May 14th, 2012
02:14 PM ET

From first black president to 'first gay president'?

As if becoming the first black president wasn't momentous enough, Barack Obama has just been handed a new title: "First gay president."

A Newsweek magazine cover bestowed that distinction on Obama this week with a picture of the president and a rainbow halo. If you view that as a naked attempt to grab your attention, capitalize on the moment and have you pick up a newsmagazine, you might be right.

But that illustration - along with a New Yorker cover showing the columns of the White House lit up in rainbow colors - certainly shows how the president’s public support of same-sex marriage has pushed the issue back into the spotlight.

The magazines’ choices also speak to the broad cultural impact of Obama's announcement and pose questions about whether this moment may become a lasting part of his legacy.

That's not to say the president's announcement is necessarily a watershed moment. It earned him kudos and criticism despite the fact that he left the legal standing of same-sex marriage in the hands of the states and made no policy changes.

The issue also is far from resolved in the African-American community, and some conservatives say Obama's announcement comes at a political cost.'s John Blake writes that some suggest the black church may punish Obama for announcing his support for same-sex marriage.

As millions went to church this weekend after the president's announcement, clergy across the country offered their opinions, with the words of black pastors - a key base of support for Obama in 2008 - carrying special weight in a presidential election year. But black pastors were hardly monolithic in addressing Obama's remarks.

Blake points out that a backlash by some African-American pastors, a campaign worry following the announcement, can be seen as historical irony. Black church leaders arguing against same-sex marriage are making some of the same arguments that supporters of slavery made in the 18th and 19th centuries, some historians say. Both groups adopted a literal reading of the Bible to justify withholding basic rights from a particular group.

Patrick R. Tull, a Lumberton, New Jersey, iReporter and Obama supporter, said that he believes marriage is between a man and a woman and that the president has alienated a big section of his supporters in the black community who have not "evolved" as the president has.

"The fact is many Americans, which includes Democrats, have not 'evolved' on the issue of same-sex marriage," Tull said. "Mr. President, you should have stood your ground and said, that you believe marriage is between a man and a woman, but you are against discrimination of any kind. Individual states should decide what's best for their state. It is a free country and people are free to love whomever they want and that's OK with me, but I believe that marriage is between one man and one woman."

Vera Richardson, also an Obama supporter, said the president’s stance on same-sex marriage will be his undoing for re-election.
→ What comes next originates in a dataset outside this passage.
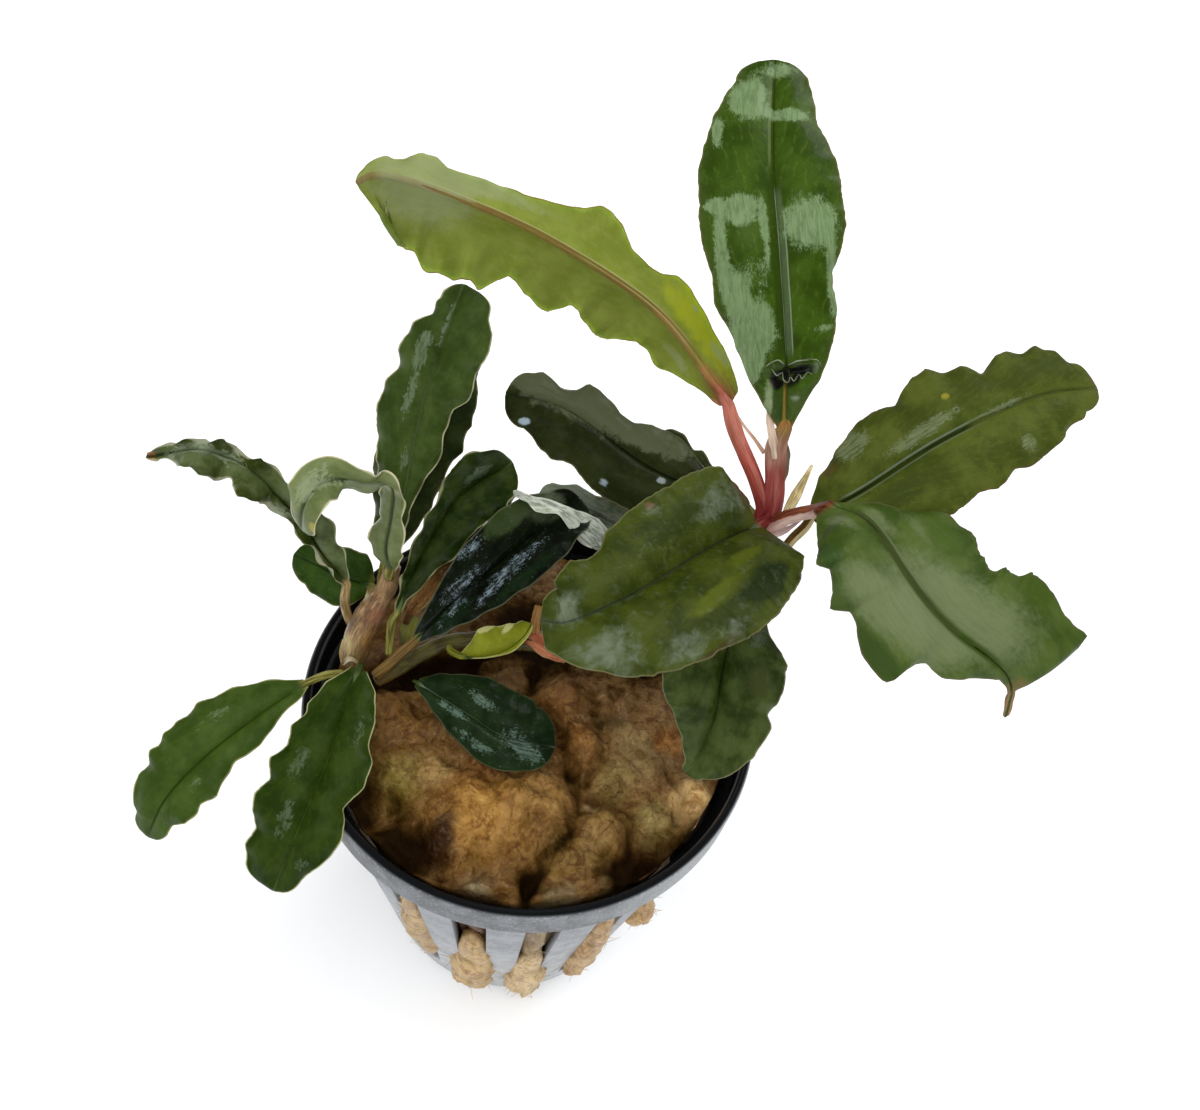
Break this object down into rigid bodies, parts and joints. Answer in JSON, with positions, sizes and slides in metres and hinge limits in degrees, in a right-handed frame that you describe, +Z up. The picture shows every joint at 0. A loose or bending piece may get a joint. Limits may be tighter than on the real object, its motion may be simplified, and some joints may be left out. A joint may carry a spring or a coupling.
{
  "type": "potted bucephalandra aquarium plant",
  "caption": "Bucephalandra with a creeping stem and crowns of wavy glossy leaves, rooted in mineral wool in a small black net pot.",
  "frame": {"origin": "centre of the pot's underside, where it stands", "axes": "+Z up along the pot's axis, -Y towards the front, where the picture was taken from"},
  "size_m": [0.0947, 0.0636, 0.1075],
  "materials": {
    "pot_plastic": "black, slightly glossy, wet",
    "mineral_wool": "wet tan mineral wool, lumpy and fibrous",
    "stem_olive": "smooth olive creeping stem",
    "papery_sheath": "papery pink-brown sheath",
    "dry_straw": "dry straw-coloured spike",
    "bract_brown": "orange-brown dry scale",
    "leaf_dark": "glossy dark green leaf, wet, red-pink stalk",
    "leaf_yellow_green": "satin yellow-green underside, brown-red margin",
    "leaf_olive": "glossy olive green leaf",
    "leaf_grey_green": "pale green leaf with a grey sheen",
    "leaf_dark_olive": "very dark olive leaf",
    "leaf_green": "glossy green leaf with a fine cream margin",
    "leaf_black_green": "blackish green leaf, very glossy",
    "leaf_bottle_green": "bottle green leaf, very glossy"
  },
  "bodies": {
    "root": {"net_pot": "pot_plastic", "mineral_wool": "mineral_wool", "rhizome": "stem_olive", "left_stem": "papery_sheath", "dried_spike": "dry_straw", "leaf_upright": "leaf_dark", "leaf_yellow_green": "leaf_yellow_green", "leaf_right": "leaf_olive", "leaf_drooping": "leaf_grey_green", "leaf_front": "leaf_olive", "leaf_lower_front": "leaf_olive", "leaf_dark_back": "leaf_dark_olive", "leaf_small_back": "leaf_dark_olive", "leaf_pale_wavy": "leaf_grey_green", "leaf_hidden_middle": "leaf_dark", "leaf_left_upright": "leaf_green", "leaf_left_back": "leaf_dark", "leaf_left_inner": "leaf_green", "leaf_left_glossy": "leaf_black_green", "leaf_arching": "leaf_green", "leaf_curled": "leaf_grey_green", "leaf_small_round": "leaf_green", "leaf_lower_left": "leaf_green", "leaf_over_rim": "leaf_green", "leaf_on_wool": "leaf_bottle_green", "leaf_young": "leaf_yellow_green", "bract": "bract_brown", "stem_scale": "bract_brown"}
  },
  "joints": []
}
“I am confused, I cannot vote for (Mitt) Romney, and I know Obama needs our vote, but he has caused anxiety in the black community," she said in an iReport.

But for Andrew Sullivan, the writer of the Newsweek article and also a gay man, Obama's announcement meant everything for the lesbian, gay, bisexual and transgender community.
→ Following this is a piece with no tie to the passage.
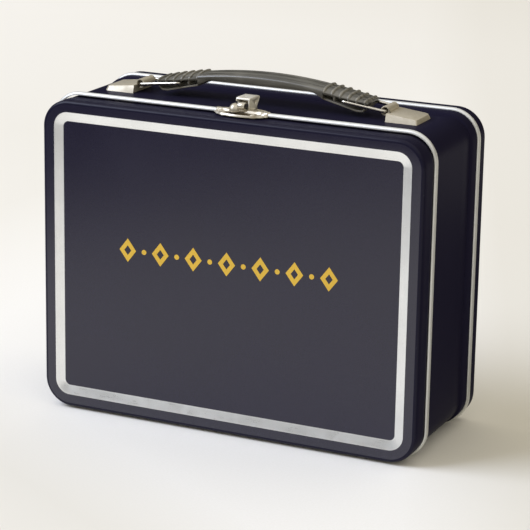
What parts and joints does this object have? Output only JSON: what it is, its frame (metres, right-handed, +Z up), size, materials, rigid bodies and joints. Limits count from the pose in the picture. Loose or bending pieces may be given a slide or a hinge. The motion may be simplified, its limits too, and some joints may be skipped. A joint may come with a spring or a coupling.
{
  "type": "metal lunch box",
  "caption": "Upright sheet-metal lunch box with a hinged front cover, recessed printed panel, top latch and a grip on wire bails.",
  "frame": {"origin": "middle of the footprint, on the surface the box stands on", "axes": "+X across the width, -Y out of the printed front cover, +Z up"},
  "size_m": [0.2042, 0.08, 0.174],
  "materials": {
    "navy_paint": "satin navy-black print",
    "printed_panel": "satin navy print, slightly paler",
    "bare_tinplate": "bright tinplate",
    "nickel_plate": "warm nickel plate",
    "bright_wire": "bright wire",
    "grey_plastic": "dark grey moulding, slightly glossy"
  },
  "bodies": {
    "case": {"case_band": "navy_paint", "case_back": "navy_paint", "case_back_panel": "navy_paint", "case_back_seam": "bare_tinplate", "hinge_leaf_case_left": "nickel_plate", "hinge_leaf_case_right": "nickel_plate", "hinge_pin_left": "nickel_plate", "hinge_pin_right": "nickel_plate", "hinge_rivets_case": "nickel_plate", "latch_base": "nickel_plate", "latch_ears": "nickel_plate", "latch_pin": "nickel_plate", "latch_rivets_case": "nickel_plate", "handle_bracket_left": "nickel_plate", "handle_bracket_right": "nickel_plate"},
    "cover": {"cover_shell": "navy_paint", "cover_ring": "bare_tinplate", "cover_panel": "printed_panel", "cover_hem": "bare_tinplate", "hinge_leaf_cover_left": "nickel_plate", "hinge_leaf_cover_right": "nickel_plate", "hinge_rivets_cover": "nickel_plate", "latch_catch": "nickel_plate", "latch_nose": "nickel_plate", "latch_rivets_cover": "nickel_plate"},
    "hasp": {"latch_hasp": "nickel_plate"},
    "handle": {"handle_grip": "grey_plastic"},
    "wire_left": {"handle_wire_left": "bright_wire"},
    "wire_right": {"handle_wire_right": "bright_wire"}
  },
  "joints": [
    {"name": "cover_hinge", "type": "hinge", "parent": "case", "child": "cover", "pos_m": [0, -0.0228, 0.0021], "axis": [1, 0, 0], "range_deg": [0, 130]},
    {"name": "hasp_hinge", "type": "hinge", "parent": "case", "child": "hasp", "pos_m": [0.0012, -0.0196, 0.1643], "axis": [-1, 0, 0], "range_deg": [0, 50]},
    {"name": "handle_lift", "type": "slide", "parent": "case", "child": "handle", "axis": [0, 0, 1], "range_m": [0, 0.012]},
    {"name": "wire_left_hinge", "type": "hinge", "parent": "case", "child": "wire_left", "pos_m": [-0.06585, 0.003, 0.1633], "axis": [0, -1, 0], "range_deg": [0, 33.5]},
    {"name": "wire_right_hinge", "type": "hinge", "parent": "case", "child": "wire_right", "pos_m": [0.06585, 0.003, 0.1633], "axis": [0, 1, 0], "range_deg": [0, 33.5]}
  ],
  "couplings": [
    {"joint": "wire_left_hinge", "follows": "handle_lift", "rad_per_m": 47.997},
    {"joint": "wire_right_hinge", "follows": "handle_lift", "rad_per_m": 47.997}
  ]
}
"For gay Americans and their families, the emotional darkness of Tuesday night became a canvas on which Obama could paint a widening dawn," Sullivan writes. "But I didn’t expect it. Like many others, I braced myself for disappointment. And yet when I watched the interview, the tears came flooding down. ...

"I was utterly unprepared for how psychologically transformative the moment would be. To have the president of the United States affirm my humanity - and the humanity of all gay Americans - was, unexpectedly, a watershed. He shifted the mainstream in one interview. And last week, a range of Democratic leaders - from Harry Reid to Steny Hoyer - backed the president, who moved an entire party behind a position that only a few years ago was regarded as simply preposterous."

And for one Republican, the announcement swayed him toward supporting Obama.

“I'm very happy with Obama's decision because at the end of the business day I can see my partner and feel hopeful,” said iReporter David A. Seaman of Lansford, Pennsylvania. “I never would have thought he would do something like this. Just this decision alone made me swing way left to vote.”

While that analysis may be true for some, others wondered if the Newsweek cover went too far in enshrining the moment and its significance.

It's not entirely unprecedented to bestow such a title to a sitting president. In the '90s, Bill Clinton was dubbed America's first black president.

"African-American men seemed to understand it right away," Toni Morrison wrote in The New Yorker in 1998 about the Monica Lewinsky scandal that rocked Washington. "Years ago, in the middle of the Whitewater investigation, one heard the first murmurs: white skin notwithstanding, this is our first black President. Blacker than any actual black person who could ever be elected in our children’s lifetime. After all, Clinton displays almost every trope of blackness: single-parent household, born poor, working-class, saxophone-playing, McDonald’s-and-junk-food-loving boy from Arkansas."

And in many ways, the shared connections or perceived ones that earned Clinton that title, mockingly or not, is part of why Sullivan has bestowed "First Gay President" upon Obama.

Sullivan writes that a black president who likely had to go through a period of self-discovery growing up as well as struggle for equality shared in some way the plight of gay Americans. As Obama eventually shattered the barrier of office to the "White" House, his announcement will allow gay Americans to shatter the stereotypes placed on them, Sullivan argues.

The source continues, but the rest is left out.